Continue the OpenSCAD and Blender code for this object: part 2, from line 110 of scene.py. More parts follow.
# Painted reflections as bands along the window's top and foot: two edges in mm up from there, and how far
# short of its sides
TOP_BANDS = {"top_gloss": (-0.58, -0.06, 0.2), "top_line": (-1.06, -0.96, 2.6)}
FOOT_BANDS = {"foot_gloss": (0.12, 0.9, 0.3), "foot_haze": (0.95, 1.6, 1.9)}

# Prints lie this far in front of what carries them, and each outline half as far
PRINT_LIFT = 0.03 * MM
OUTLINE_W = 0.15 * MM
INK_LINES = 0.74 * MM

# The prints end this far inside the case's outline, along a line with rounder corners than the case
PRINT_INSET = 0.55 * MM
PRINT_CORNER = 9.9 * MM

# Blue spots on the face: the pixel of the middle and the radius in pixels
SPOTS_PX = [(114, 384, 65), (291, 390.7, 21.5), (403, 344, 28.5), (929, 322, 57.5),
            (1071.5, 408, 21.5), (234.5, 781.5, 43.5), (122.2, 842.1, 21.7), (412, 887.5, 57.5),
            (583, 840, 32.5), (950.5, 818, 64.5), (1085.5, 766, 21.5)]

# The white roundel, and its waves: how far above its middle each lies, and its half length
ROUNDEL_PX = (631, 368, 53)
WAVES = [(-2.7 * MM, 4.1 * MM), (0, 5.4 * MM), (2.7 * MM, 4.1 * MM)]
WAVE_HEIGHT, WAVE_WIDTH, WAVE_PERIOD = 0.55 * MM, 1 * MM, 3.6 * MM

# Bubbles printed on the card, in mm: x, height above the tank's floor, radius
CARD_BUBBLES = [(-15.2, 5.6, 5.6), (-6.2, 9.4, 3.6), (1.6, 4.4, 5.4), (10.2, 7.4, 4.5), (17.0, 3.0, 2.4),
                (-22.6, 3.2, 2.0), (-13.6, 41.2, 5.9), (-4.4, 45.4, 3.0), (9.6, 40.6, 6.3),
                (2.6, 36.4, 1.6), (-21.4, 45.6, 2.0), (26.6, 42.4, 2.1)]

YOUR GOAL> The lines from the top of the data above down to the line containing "INK_LINES = 0.74 * MM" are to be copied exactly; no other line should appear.

SOLUTION FOR THIS TASK>
Continue the OpenSCAD and Blender code for this object: part 2, from line 110 of scene.py. More parts follow.
# Painted reflections as bands along the window's top and foot: two edges in mm up from there, and how far
# short of its sides
TOP_BANDS = {"top_gloss": (-0.58, -0.06, 0.2), "top_line": (-1.06, -0.96, 2.6)}
FOOT_BANDS = {"foot_gloss": (0.12, 0.9, 0.3), "foot_haze": (0.95, 1.6, 1.9)}

# Prints lie this far in front of what carries them, and each outline half as far
PRINT_LIFT = 0.03 * MM
OUTLINE_W = 0.15 * MM
INK_LINES = 0.74 * MM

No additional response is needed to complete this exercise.